Is Philly Fresh-ening Up For 98.1?
It's been exactly one month since the debut of "Fresh 102.7" on the former WNEW-FM in New York. (And I still refuse to dignify their current call letters.)

Shortly after, I predicted on "The Radio Racket" that if the format did well there, CBS Radio might start farming it out to other markets (see: Jack-FM).

Well, lookee here: fresh981.com was registered two months ago by CBS!


They only own one other 98.1 and it's in St. Louis, and I doubt they're going to cut off their nose to spite their face and go up against their own KEZK. Then again, this is CBS we're talking about here...

[EDIT]

[EDIT-citation truncated for unauthorized use of copyrighted content.   Entire citations lifted verbatim from protected sources are a violation of our TOS]

Any more news on this from your sources posters? To all users: Just let the other posters know know what time and day will the station change the format, if it happens so the posters can tape it on the radio and post the audio of it online.
 
Mike said:
thats CBS radio for ya

I agree. I think CBS will eventually blow up WOGL. Hey it's OLDIES and nobody seems to believe in it anymore. It's music that rarely appeals to anyone under 45. CBS along with others in recent years have blown out the good talent and hired questionable PDs and Jocks in markets like Phoenix, San Francisco, Dallas and Atlanta.

Get ready because CBS and others are really into this Jack and Fresh formats. It's basically Pop Hit Oriented without any personality. IE:

Fresh 102.7 just hired a midday girl from Houston. She talked twice an hour and read the same liner cards year after year on a DEAD format and now she's in NYC!!!

Then there's the lame talent CBS is hiring in SFO.
 
TheLaffer said:
I agree. I think CBS will eventually blow up WOGL. Hey it's OLDIES and nobody seems to believe in it anymore. It's music that rarely appeals to anyone under 45.
Like the person in the blog said, start rolling audio cassette tape on WOGL 98.1 FM.
 
Like the person in the blog said, start rolling audio cassette tape on WOGL 98.1 FM.

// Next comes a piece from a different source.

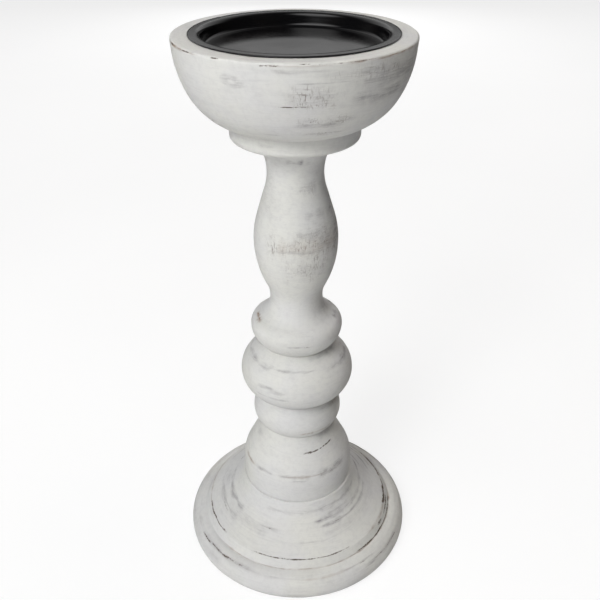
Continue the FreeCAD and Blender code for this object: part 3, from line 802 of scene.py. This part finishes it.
def make_stem(material):
    # not shown: the tenons and the pilot holes
    stem = Turning(
        "stem", columns=136, step=0.48, tight=0.26, spread=0.34, seed=12,
        shown=lambda r, z: r > 12.9,
    )
    stem.uneven(amount=0.06)
    stem.dents(count=90, size=0.6, depth=0.12)
    marks = [
        # bell
        ("dark", -74, -42, 24.0, 74.4, 0.52, 1.15, 0.25, 1.3, 7),
        ("bare", -160, -148, 30.8, 61.3, 1.0, 1.0, 0.0),
        ("smear", -135, -120, 30.8, 61.2, 0.7, 0.9, 0.0),
        ("smear", -105, -44, 30.7, 61.5, 1.2, 0.5, 0.0),
        ("bare", -98, -66, 30.8, 61.4, 0.45, 0.7, 0.08),
        ("smear", -60, -34, 30.7, 62.2, 1.8, 1.1, 0.0),
        ("pores", -62, -40, 30.8, 61.3, 1.3, 0.8, 0.0),
        ("smear", -92, -82, 31.3, 59.0, 0.5, 0.9, 0.10, 0, 2),
        ("smear", -163, -158, 23.2, 75.6, 1.8, 0.9, 0.0),
        # low bead
        ("smear", -128, -110, 23.6, 86.6, 0.6, 0.8, 0.0),
        ("bare", -80, -46, 24.0, 88.0, 0.8, 0.9, 0.0),
        # middle bead
        ("smear", -188, -150, 25.3, 131.8, 1.1, 0.85, 0.0),
        ("smear", -140, -128, 25.8, 131.3, 0.8, 0.6, 0.0),
        ("smear", -110, -70, 24.5, 131.8, 0.5, 0.85, 0.08, 0, 7),
        ("smear", -134, -124, 24.3, 131.9, 0.6, 0.6, 0.0),
        ("smear", -46, 0, 26.2, 130.6, 1.5, 0.85, 0.0),
        ("dark", -30, -14, 26.6, 130.2, 0.4, 0.35, 0.0),
        # painted shade: the creases under the high, middle and low beads, darkened on the right
        # where they lie in shade
        ("smear", -66, -6, 20.3, 136.3, 1.5, 0.4, 0.0),
        ("smear", -50, 0, 22.2, 100.6, 1.4, 0.45, 0.0),
        ("smear", -50, -10, 20.4, 79.6, 1.6, 0.4, 0.0),
        ("bare", -30, 4, 22.6, 100.0, 1.2, 0.5, 0.0),
        ("smear", -128, -104, 30.9, 117.2, 0.5, 1.0, 0.10),
        ("smear", -128, -118, 30.6, 122.9, 0.8, 0.6, 0.0),
        ("smear", -114, -106, 30.9, 121.4, 0.8, 0.55, 0.0),
        # high bead
        ("bare", -174, -158, 21.0, 154.35, 0.95, 1.6, 0.12, 0, 4),
        ("smear", -98, -72, 24.6, 147.7, 0.4, 0.9, 0.05),
        ("dark", -92, -88, 24.6, 147.7, 0.25, 0.6, 0.05, 0, 2),
        ("dark", -80, -75, 24.6, 147.8, 0.25, 0.6, 0.05, 0, 2),
        # painted shadow: the neck's shade on the right of the waist's cove, above the high bead
        ("smear", -50, -8, 15.2, 160.8, 3.0, 0.5, 0.0),
        ("smear", -12, 2, 21.0, 154.4, 1.4, 1.2, 0.0, 0, 3),
        # vase and neck
        ("smear", -52, -10, 20.8, 206.0, 7.0, 0.8, 0.0),
        ("smear", -86, -56, 20.4, 209.5, 2.2, 0.5, 0.0),
        ("smear", -114, -56, 21.5, 201.3, 0.7, 0.55, 0.0),
        ("bare", -110, -30, 21.3, 203.6, 3.6, 0.36, 0.0),
        ("pores", -122, -20, 21.3, 203.4, 4.6, 1.1, 0.0, 0, 8),
        ("pores", -62, -18, 21.3, 201.5, 9.0, 1.1, 0.0, 0, 8),
        ("pores", -84, -44, 20.4, 209.6, 3.2, 0.8, 0.0),
        ("pores", -104, -54, 21.0, 190.5, 5.0, 0.7, 0.0),
        ("smear", -90, -50, 21.0, 190.5, 3.0, 0.4, 0.0),
        ("smear", -83, -80, 15.8, 245.2, 0.8, 1.4, 0.05, 0, 4),
        ("smear", -100, -68, 15.8, 245.0, 1.0, 0.5, 0.0),
        ("smear", -80, -50, 14.3, 232.0, 3.2, 0.5, 0.0),
        ("pores", -80, -56, 14.4, 231.0, 3.0, 0.5, 0.0),
        ("smear", -70, -20, 17.8, 218.5, 1.6, 0.6, 0.0),
        # collar
        ("smear", -118, -112, 31.1, 257.9, 0.6, 0.4, 0.0),
        # behind
        ("dark", 62, 98, 24.4, 74.0, 0.5, 0.9, 0.2),
        ("smear", 40, 120, 30.6, 61.8, 1.2, 0.8, 0.0),
        ("pores", 60, 170, 21.4, 202.0, 5.0, 1.1, 0.0),
        ("smear", 90, 150, 21.0, 208.0, 3.0, 0.5, 0.0),
        ("smear", 20, 80, 30.9, 122.0, 1.0, 0.7, 0.0),
    ]
    for mark in marks:
        stem.mark(*mark)
    stem.wear_behind([
        (31.8, 50.0), (30.8, 61.3), (24.0, 74.4), (24.4, 88.0), (30.9, 116.0), (30.0, 124.5),
        (24.6, 147.7), (21.0, 154.4), (16.5, 177.0), (20.4, 190.0), (21.4, 203.0), (19.6, 213.0),
        (16.5, 223.0), (14.6, 236.0), (15.8, 245.0), (31.1, 257.5),
    ])
    stem.build(material, offset=1000.0)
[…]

If WOGL were to really go bye-bye's, any speculation on whether or not Greater Media would attempt 60's and 70's on WPEN?

It's been over a year since the switch to sports, and it's been a ratings disaster for them. The recent oldies debacle didn't work for them for many reasons, not the least of which was the existence of 98.1. But done correctly and with WOGL out of the way, people may actually switch over since 950 would be the only outlet for that music.
 
Those RRRRs said:
If WOGL were to really go bye-bye's, any speculation on whether or not Greater Media would attempt 60's and 70's on WPEN?

It's been over a year since the switch to sports, and it's been a ratings disaster for them. The recent oldies debacle didn't work for them for many reasons, not the least of which was the existence of 98.1. But done correctly and with WOGL out of the way, people may actually switch over since 950 would be the only outlet for that music.
I don't think that GM would try it again on 950 AM because I think they will stick to sports for the long term but they may try the oldies format on 95.7 FM i think.
 
Yup, CBS is stupid enough to do just that. I'm within range of 102.7, and "Fresh" wouldn't be the moniker I'd apply to it. "Dreck" would be more like it. I just don't get CBS; they flipped WQSR in Baltimore, which had one of the highest TSL's of any oldies station, to the Jack format. And 'OGL was what, 5th in the last ratings book? That's worth nothing? Hey, in a way I hope they do flip, so they can be #20. And find themselves in a sea of red ink. If this happens, I'm down to KYW and WPHT. I like WJJZ too, but to me it ain't a Philly station if it doesn't have a Philly stick.
 
[\
It's been over a year since the switch to sports, and it's been a ratings disaster for them. The recent oldies debacle didn't work for them for many reasons, not the least of which was the existence of 98.1. But done correctly and with WOGL out of the way, people may actually switch over since 950 would be the only outlet for that music.
[/quote] I don't think that GM would try it again on 950 AM because I think they will stick to sports for the long term but they may try the oldies format on 95.7 FM i think.
[/quote]

not gonna happen it would be too Much $ to flip 95.7 to oldies they have to work on 97.5 right now
 
When CBS flipped their Oldies stations in NYC and Chicago to the mostly-gold Adult Hits "Jack-FM" format in 2005, I said at that time (though not in this forum) that the only reason they didn't blow up the Oldies format here as well was because Greater Media had beaten them to the punch with "Ben-FM" (and I note that, in the link above, "Diamond Joe" agrees), much as G-Media had beaten Chancellor (before the CC takeover) to the punch with Urban Oldies "Jammin' Gold" in 1999 (Chancellor had copyrighted the "Jammin' Oldies" name).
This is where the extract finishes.